The Sugar Bowl is a small sequoia grove in a shallow depression maybe 100 or 200 yards across. The Bowl doesn’t have any really big trees, but it has the unusual distinction of consisting entirely of sequoias. Normally it’s unusual to see more than 5 or 6 sequoias growing together, so this is quite a sight for anyone familiar with sequoias. The bowl doesn’t have any groundcover other than a thick covering of pine needles, and it’s completely silent except for the buzzing of flies and the occasional woodpecker.
During the day the Sugar Bowl can be a little dull-looking, since all the trees are the same color. However, in the very late afternoon the trees are backlit by the yellow light of the setting sun and the grove is much more striking.
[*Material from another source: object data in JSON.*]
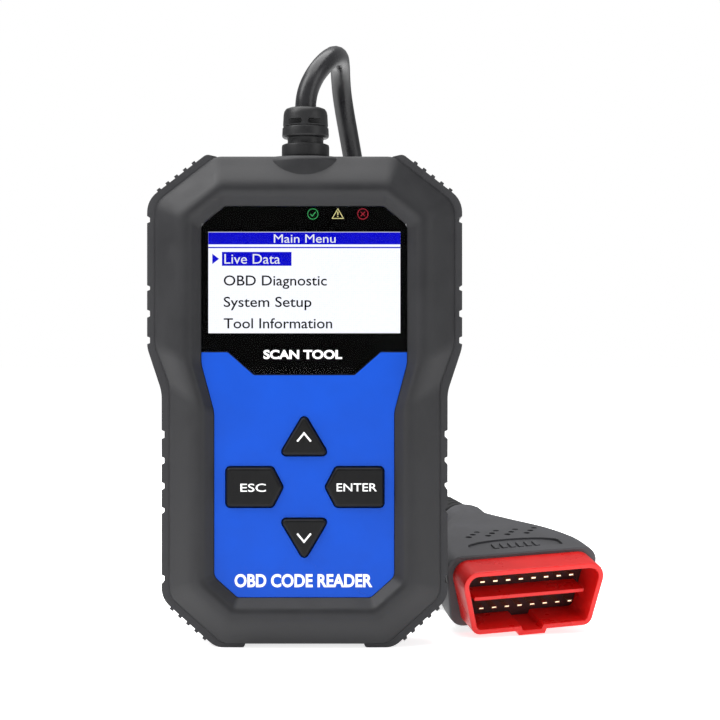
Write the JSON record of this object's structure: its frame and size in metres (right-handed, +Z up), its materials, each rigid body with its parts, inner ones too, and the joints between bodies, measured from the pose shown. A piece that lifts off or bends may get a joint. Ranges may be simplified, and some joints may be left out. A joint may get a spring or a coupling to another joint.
{
  "type": "obd code reader",
  "caption": "Handheld vehicle fault-code reader with colour display, four-key pad, rubber side grips and a coiled lead ending in a diagnostic plug.",
  "frame": {"origin": "middle of the footprint of the standing unit, on the surface under its grips", "axes": "+Z up along the unit's height, +X to the right across its face, +Y from its face to its back"},
  "size_m": [0.132, 0.1386, 0.1742],
  "materials": {
    "case_abs": "fine moulded texture",
    "grip_tpe": "soft matte",
    "blue_abs": "satin",
    "lens_acrylic": "gloss",
    "mask_ink": "printed",
    "lcd_glass": "lit white",
    "white_plastic": "satin",
    "flex_polyimide": "satin",
    "key_plastic": "satin",
    "silicone": "matte",
    "spring_steel": "bright",
    "circuit_board": "solder mask",
    "chip_epoxy": "matte",
    "capacitor_can": "satin",
    "led_green": "clear tint",
    "led_amber": "clear tint",
    "led_red": "clear tint",
    "light_guide": "clear",
    "connector_nylon": "satin",
    "wire_pvc": "satin",
    "screw_steel": "zinc plated",
    "label_film": "blank film",
    "boot_pvc": "satin",
    "cord_pvc": "satin",
    "tie_nylon": "woven",
    "plug_pvc": "matte",
    "shroud_red": "satin",
    "pin_brass": "tinned"
  },
  "bodies": {
    "housing": {"front_cover": "case_abs", "rear_cover": "case_abs", "left_grip": "grip_tpe", "right_grip": "grip_tpe", "face_panel": "blue_abs", "display_lens": "lens_acrylic", "lens_mask": "mask_ink", "lcd_glass": "lcd_glass", "lcd_frame": "white_plastic", "backlight": "white_plastic", "lcd_flex": "flex_polyimide", "keypad_mat": "silicone", "snap_domes": "spring_steel", "main_board": "circuit_board", "main_chip": "chip_epoxy", "support_chips": "chip_epoxy", "capacitors": "capacitor_can", "crystal": "spring_steel", "buzzer": "chip_epoxy", "led_ok": "led_green", "led_warning": "led_amber", "led_fault": "led_red", "led_light_guide": "light_guide", "header_socket": "connector_nylon", "harness_plug": "connector_nylon", "harness_wires": "wire_pvc", "board_screws": "screw_steel", "case_screws": "screw_steel", "rear_label": "label_film", "cable_boot": "boot_pvc", "cable_tail": "cord_pvc", "cable_run_unit": "cord_pvc", "cable_coil": "cord_pvc", "coil_tie": "tie_nylon", "cable_run_plug": "cord_pvc", "plug_boot": "boot_pvc", "plug_tail": "cord_pvc", "plug_grip": "plug_pvc", "pin_carrier": "chip_epoxy", "plug_shroud": "shroud_red", "plug_pins": "pin_brass"},
    "key_up_body": {"key_up": "key_plastic"},
    "key_down_body": {"key_down": "key_plastic"},
    "key_esc_body": {"key_esc": "key_plastic"},
    "key_enter_body": {"key_enter": "key_plastic"}
  },
  "joints": [
    {"name": "key_up_press", "type": "slide", "parent": "housing", "child": "key_up_body", "axis": [0, 1, 0], "range_m": [0, 0.0008], "stiffness_N_per_m": 600},
    {"name": "key_down_press", "type": "slide", "parent": "housing", "child": "key_down_body", "axis": [0, 1, 0], "range_m": [0, 0.0008], "stiffness_N_per_m": 600},
    {"name": "key_esc_press", "type": "slide", "parent": "housing", "child": "key_esc_body", "axis": [0, 1, 0], "range_m": [0, 0.0008], "stiffness_N_per_m": 600},
    {"name": "key_enter_press", "type": "slide", "parent": "housing", "child": "key_enter_body", "axis": [0, 1, 0], "range_m": [0, 0.0008], "stiffness_N_per_m": 600}
  ]
}
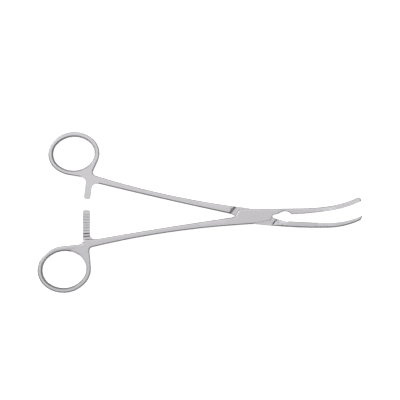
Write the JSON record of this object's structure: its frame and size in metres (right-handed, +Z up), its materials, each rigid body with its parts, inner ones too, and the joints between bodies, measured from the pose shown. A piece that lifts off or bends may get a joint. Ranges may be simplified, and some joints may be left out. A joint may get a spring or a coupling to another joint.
{
  "type": "dissecting forceps",
  "caption": "Ring-handled box-lock forceps with long shanks, curved jaws and ratchet arms, lying slightly open on a flat surface.",
  "frame": {"origin": "on the axis of the lock, on the flat underside of the lock, where the part rests on the table", "axes": "+X along the instrument from the lock to the jaws, +Z up out of the lock's flat side along the pin, +Y towards the side the jaws curve to"},
  "size_m": [0.2015, 0.0998, 0.0054],
  "materials": {
    "forged_steel": "satin",
    "pin_steel": "satin"
  },
  "bodies": {
    "box_side": {"box_half": "forged_steel", "lock_pin": "pin_steel"},
    "tang_side": {"tang_half": "forged_steel"}
  },
  "joints": [
    {"name": "box_lock", "type": "hinge", "parent": "box_side", "child": "tang_side", "pos_m": [0, 0, 0.0027], "axis": [0, 0, 1], "range_deg": [-30, 7.5]}
  ]
}
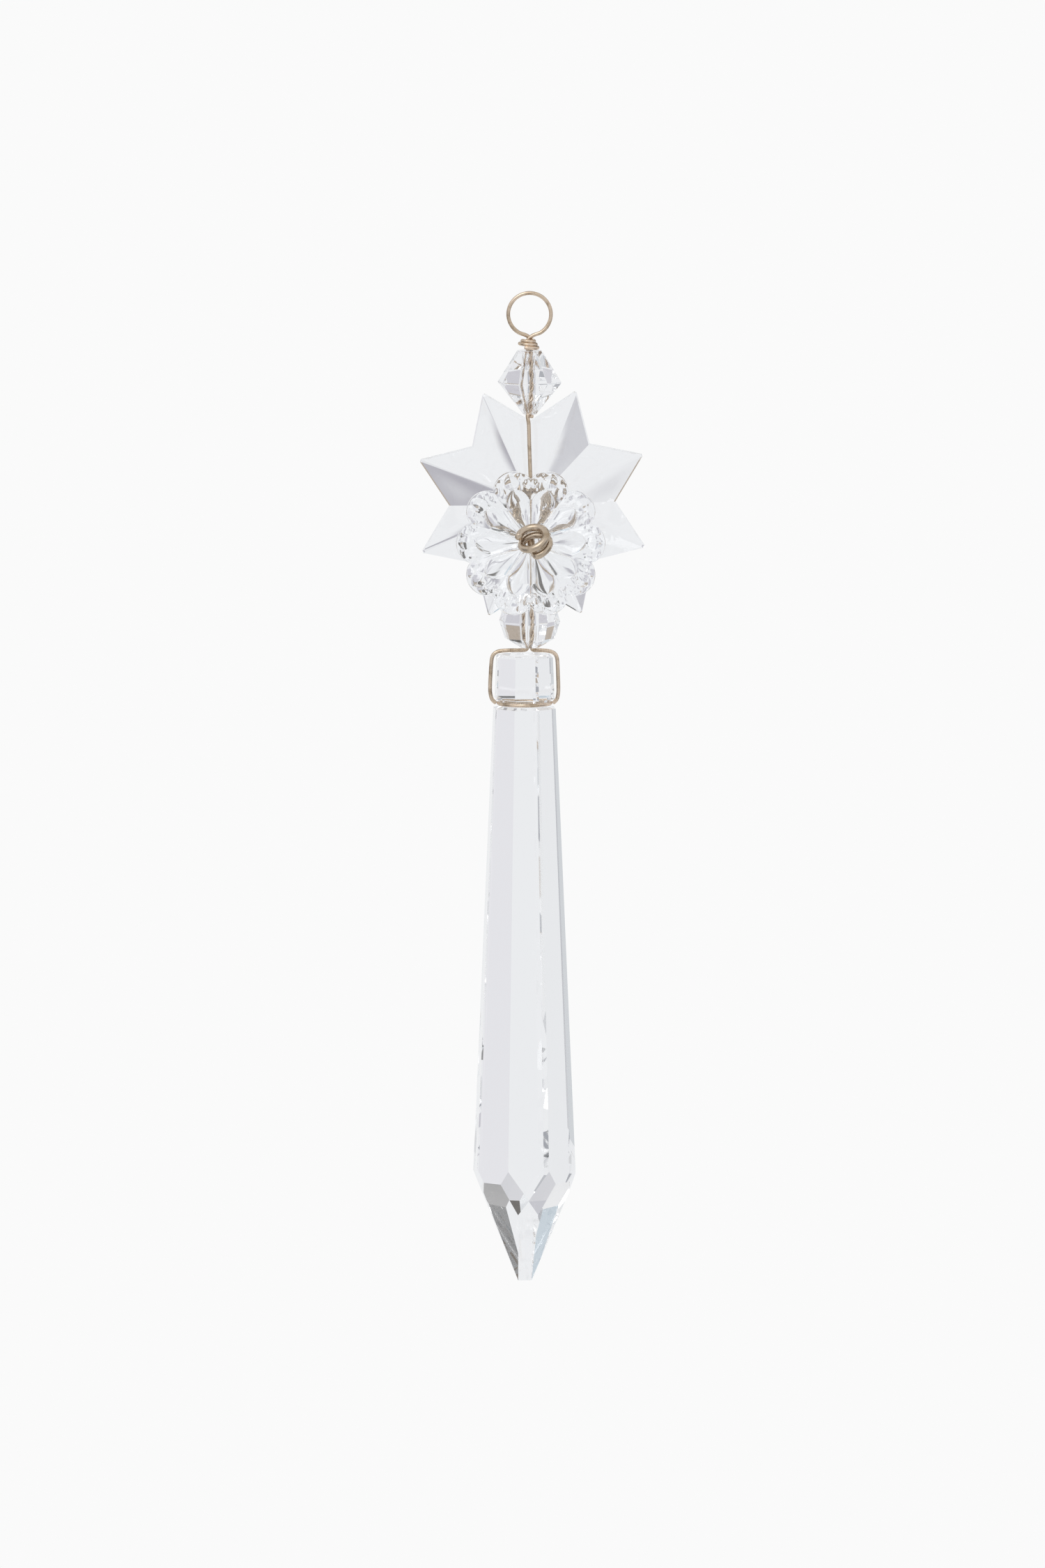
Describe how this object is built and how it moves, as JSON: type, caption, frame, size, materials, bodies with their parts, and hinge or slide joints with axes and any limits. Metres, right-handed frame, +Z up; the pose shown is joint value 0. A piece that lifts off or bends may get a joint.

After the Sugar Bowl, the trail continues to meander through an unusually dense and scenic collection of sequoias for another quarter-mile. While it doesn’t have the unique look of the Sugar Bowl, this part of the grove still has an unusual density of sequoias and an open appearance with little groundcover.
The trail leaves the sequoias and breaks out into the sunlight, offering the best views of the hike, across and down Redwood Canyon. Big Baldy rises on the other side of the canyon, and the craggy peaks of the Great Western Divide can be seen in the distance. The stretch of trail from the Sugar Bowl to here is both the scenic and the actual high point of the hike.
The scenery becomes a little more mundane as the trail descends through a stretch that doesn’t have any sequoias. It then comes to a small saddle where a true behemoth sequoia grows on a slight rise opposite a collection of smaller sequoias. This is the last really big tree on the hike. It’s worth walking around to the back of the tree to get a better view of the stout trunk with its immense branches.
After another stretch without any sequoias, the trail descends through a pleasant area of mid-sized sequoias for its last mile. These sequoias all have remarkably similar rough brown bark.